En un sens, il s'agit d'une sorte de polars moins angoissants que ceux de McDermid), moins noirs que ceux de Rankin ou de Connelly, moins hyperactifs que ceux de Le Roy. L'insistance sur la vie familiale rapproche Leon d'Anne Perry, mais les intrigues sont moins complexes chez Leon, et Brunetti se détend plus facilement que Pitt ou Monk. Donc, un peu plus légers peut-être, mais rien à voir avec Exbrayat. Dans quelques livres, pourtant, l'équilibre entre l'attachement aux principaux personnages et l'intérêt pour l'intrigue elle-même reste fragile.

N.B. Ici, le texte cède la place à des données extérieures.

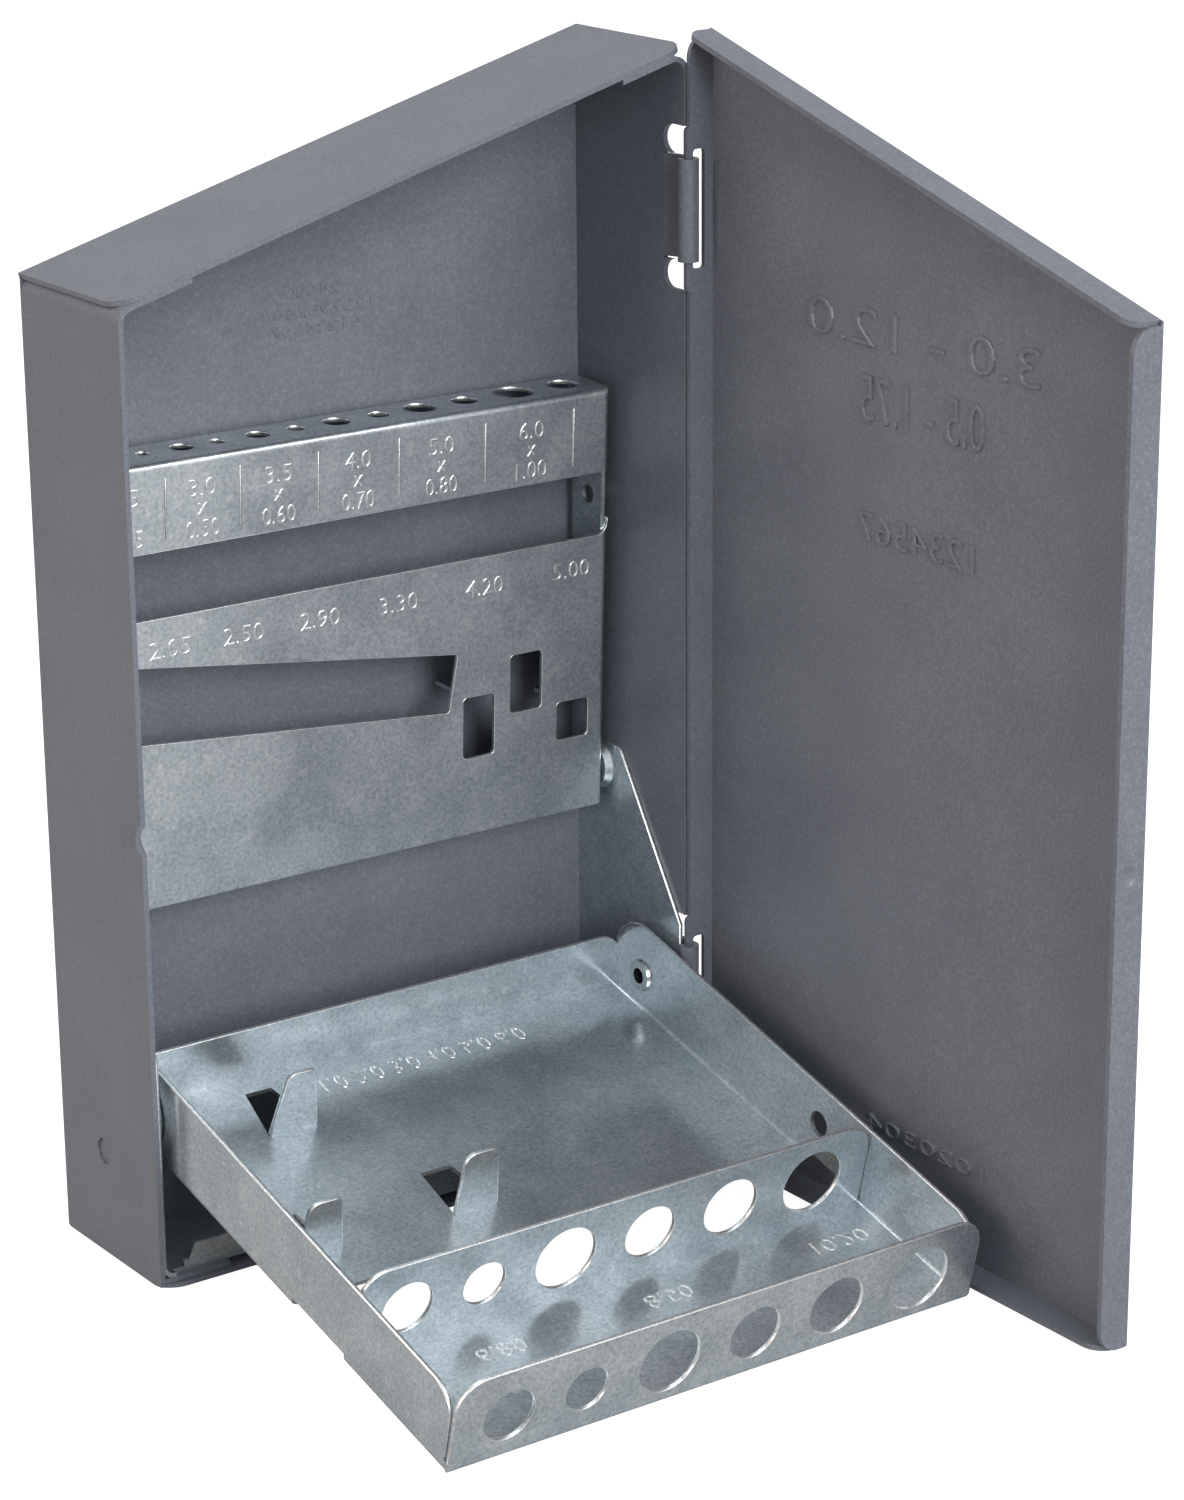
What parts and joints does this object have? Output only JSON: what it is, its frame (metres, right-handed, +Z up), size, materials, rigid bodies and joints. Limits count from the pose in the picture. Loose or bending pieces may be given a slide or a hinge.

Il m'a semblé que les enfants vieillissaient plus vite que leurs parents (apparence sans doute normale), mais Donna Leon ne tient pas à les faire vieillir davantage. C'est pourquoi il n'est pas indispensable que le lecteur respecte l'ordre chronologique de publication. Dans la même collection, elle a publié Sans Brunetti qu'il ne faut pas confondre avec un polar, même si cet ensemble d'articles, écrits de 1972 à 2006, se rapporte assez directement à l'univers brunettien : la musique, le mâle italien « qui fait le beau, le jour, auprès des femmes, et qui rentre chez lui, le soir, et fait la vaisselle » (cité de mémoire), Venise, bien sûr, et l'Amérique, l'humour qu'elle apprécie et dont Brunetti est doté : « Ce n'était pas un bon chef d'orchestre, d'accord, mais de là à le tuer… ».

La télévision allemande doit produire, à partir de cette année, au moins 16 Brunetti. Pour sa part, le lecteur francophone attend les trois prochaines traductions avec fébrilité car, même si Brunetti ne triomphe pas dans toutes ses enquêtes, du moins réussit-il sa vie. D'où ce sentiment de bien-être que distillent les livres de Donna Leon.